Rows from a 3D modeling dataset:
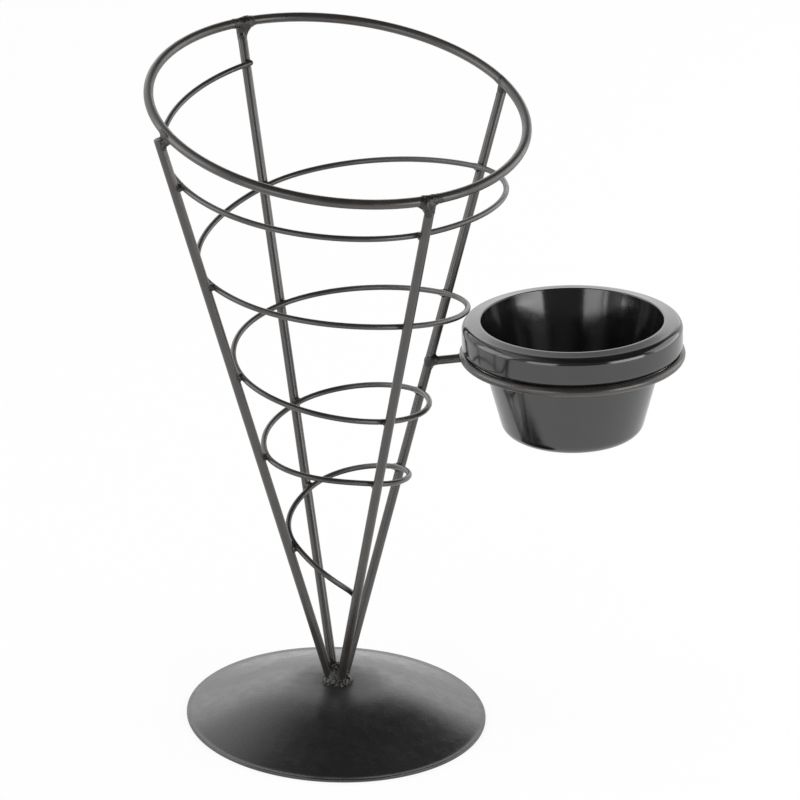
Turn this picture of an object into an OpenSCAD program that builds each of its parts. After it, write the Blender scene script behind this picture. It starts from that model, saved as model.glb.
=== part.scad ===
// Wire cone basket for serving fries, with a ring at its side that holds a sauce cup.
// A slanted rim ring stands on four leaning uprights, which are welded together at the
// middle of a domed base plate. A spiral of thinner wire is welded inside the uprights.
// Lengths are in millimetres and angles in degrees. The origin is at the middle of the
// base at table level, +Z is up and +X points to the sauce cup. Angles are measured
// counterclockwise from +X, seen from above.

/* [Rim ring] */
// Width of the rim ring over its wire
rim_outer_d = 127; // [110:1:145]
// Diameter of the rim ring's wire
rim_wire_d = 3.2; // [2.6:0.1:4]
// Height of the middle of the rim ring above the table
rim_height = 219.8; // [190:0.2:250]
// Slant of the rim ring from level
rim_slant = 13.1; // [0:0.1:18]
// Direction of the rim's low side
rim_low_side = -75.5; // [-120:0.5:-30]
// Distance of the rim's middle from the base's middle, away from the sauce cup
rim_shift = 5.2; // [0:0.1:10]

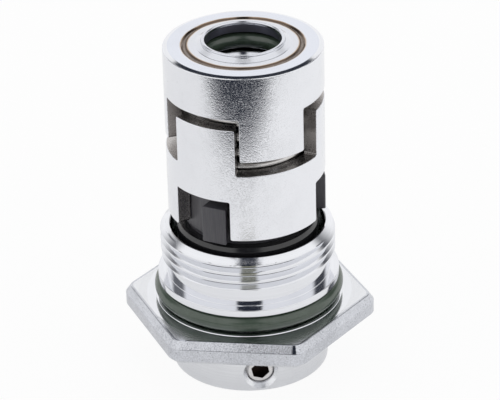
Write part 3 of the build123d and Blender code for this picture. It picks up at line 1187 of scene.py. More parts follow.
@dataclass(frozen=True)
class RubberFinish(Finish):
    """Smooth moulded rubber with a soft sheen."""

    colour: Colour = (0.052, 0.076, 0.054)
    bloom: Colour = (0.080, 0.108, 0.084)
    roughness: float = 0.19
    sheen: float = 0.8
    grain_size: float = 0.12
    grain_depth: float = 0.006

    CLOUD_SCALE = 210.0
    CLOUD_RANGE = (0.35, 0.7)
    MOST_BLOOM = 0.7
    SMOOTHER, ROUGHER = 0.06, 0.08

    def paint(self, bench: NodeBench, shader: bpy.types.Node, places: Value) -> tuple[Value, Value, Value]:
        """Give what feeds the shader.

        Args:
            bench: Where nodes are added.
            shader: The shader, for what is the same everywhere.
            places: Object coordinates.

        Returns:
            The colour, the roughness and the relief in millimetres.
        """
        shader.inputs["Specular IOR Level"].default_value = self.sheen
        grain = Effects.place(bench, Effects.grain, {"Vector": places, "Size": self.grain_size})
        cloud = bench.noise(places, self.CLOUD_SCALE, 4.0, 0.6)
        share = bench.remap(cloud, *self.CLOUD_RANGE, 0.0, self.MOST_BLOOM, True)
        low, high = self.roughness - self.SMOOTHER, self.roughness + self.ROUGHER
        rough = bench.remap(grain["Height"], 0.3, 1.0, low, high)
        return bench.mix(share, self.colour, self.bloom), rough, grain["Height"] * self.grain_depth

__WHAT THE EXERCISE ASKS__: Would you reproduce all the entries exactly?

__SOLVED EXERCISE__:
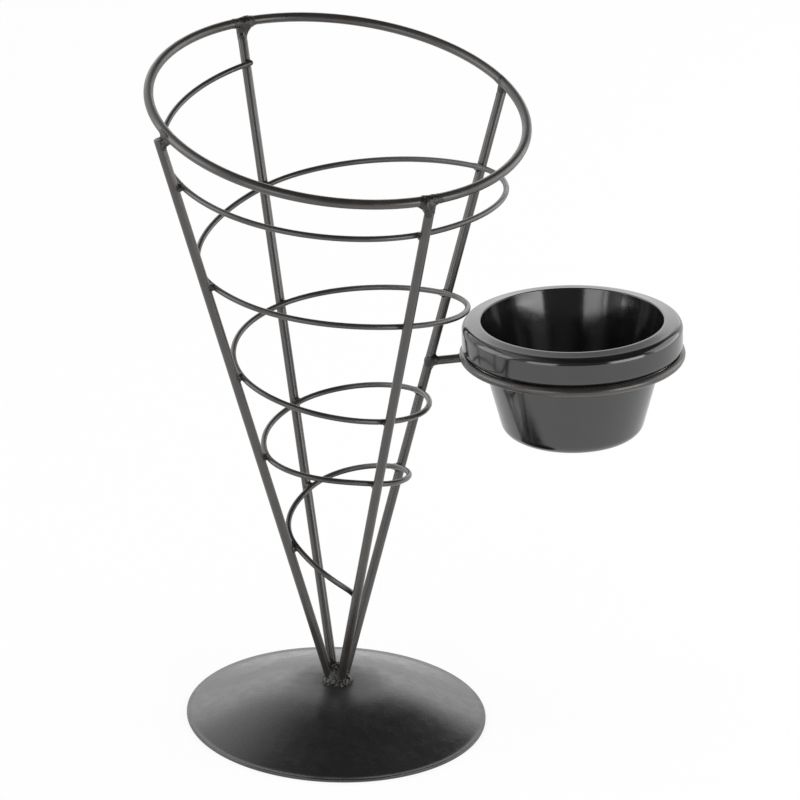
Turn this picture of an object into an OpenSCAD program that builds each of its parts. After it, write the Blender scene script behind this picture. It starts from that model, saved as model.glb.
=== part.scad ===
// Wire cone basket for serving fries, with a ring at its side that holds a sauce cup.
// A slanted rim ring stands on four leaning uprights, which are welded together at the
// middle of a domed base plate. A spiral of thinner wire is welded inside the uprights.
// Lengths are in millimetres and angles in degrees. The origin is at the middle of the
// base at table level, +Z is up and +X points to the sauce cup. Angles are measured
// counterclockwise from +X, seen from above.

/* [Rim ring] */
// Width of the rim ring over its wire
rim_outer_d = 127; // [110:1:145]
// Diameter of the rim ring's wire
rim_wire_d = 3.2; // [2.6:0.1:4]
// Height of the middle of the rim ring above the table
rim_height = 219.8; // [190:0.2:250]
// Slant of the rim ring from level
rim_slant = 13.1; // [0:0.1:18]
// Direction of the rim's low side
rim_low_side = -75.5; // [-120:0.5:-30]
// Distance of the rim's middle from the base's middle, away from the sauce cup
rim_shift = 5.2; // [0:0.1:10]

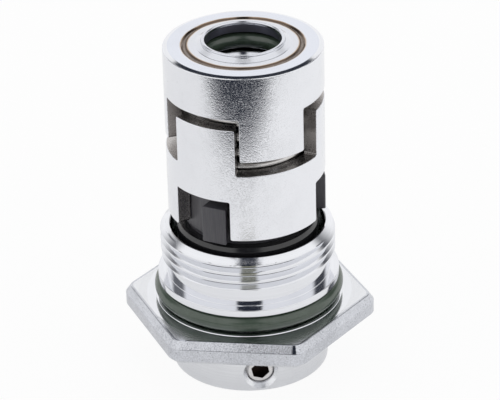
Write part 3 of the build123d and Blender code for this picture. It picks up at line 1187 of scene.py. More parts follow.
@dataclass(frozen=True)
class RubberFinish(Finish):
    """Smooth moulded rubber with a soft sheen."""

    colour: Colour = (0.052, 0.076, 0.054)
    bloom: Colour = (0.080, 0.108, 0.084)
    roughness: float = 0.19
    sheen: float = 0.8
    grain_size: float = 0.12
    grain_depth: float = 0.006

    CLOUD_SCALE = 210.0
    CLOUD_RANGE = (0.35, 0.7)
    MOST_BLOOM = 0.7
    SMOOTHER, ROUGHER = 0.06, 0.08

    def paint(self, bench: NodeBench, shader: bpy.types.Node, places: Value) -> tuple[Value, Value, Value]:
        """Give what feeds the shader.

        Args:
            bench: Where nodes are added.
            shader: The shader, for what is the same everywhere.
            places: Object coordinates.

        Returns:
            The colour, the roughness and the relief in millimetres.
        """
        shader.inputs["Specular IOR Level"].default_value = self.sheen
        grain = Effects.place(bench, Effects.grain, {"Vector": places, "Size": self.grain_size})
        cloud = bench.noise(places, self.CLOUD_SCALE, 4.0, 0.6)
        share = bench.remap(cloud, *self.CLOUD_RANGE, 0.0, self.MOST_BLOOM, True)
        low, high = self.roughness - self.SMOOTHER, self.roughness + self.ROUGHER
        rough = bench.remap(grain["Height"], 0.3, 1.0, low, high)
        return bench.mix(share, self.colour, self.bloom), rough, grain["Height"] * self.grain_depth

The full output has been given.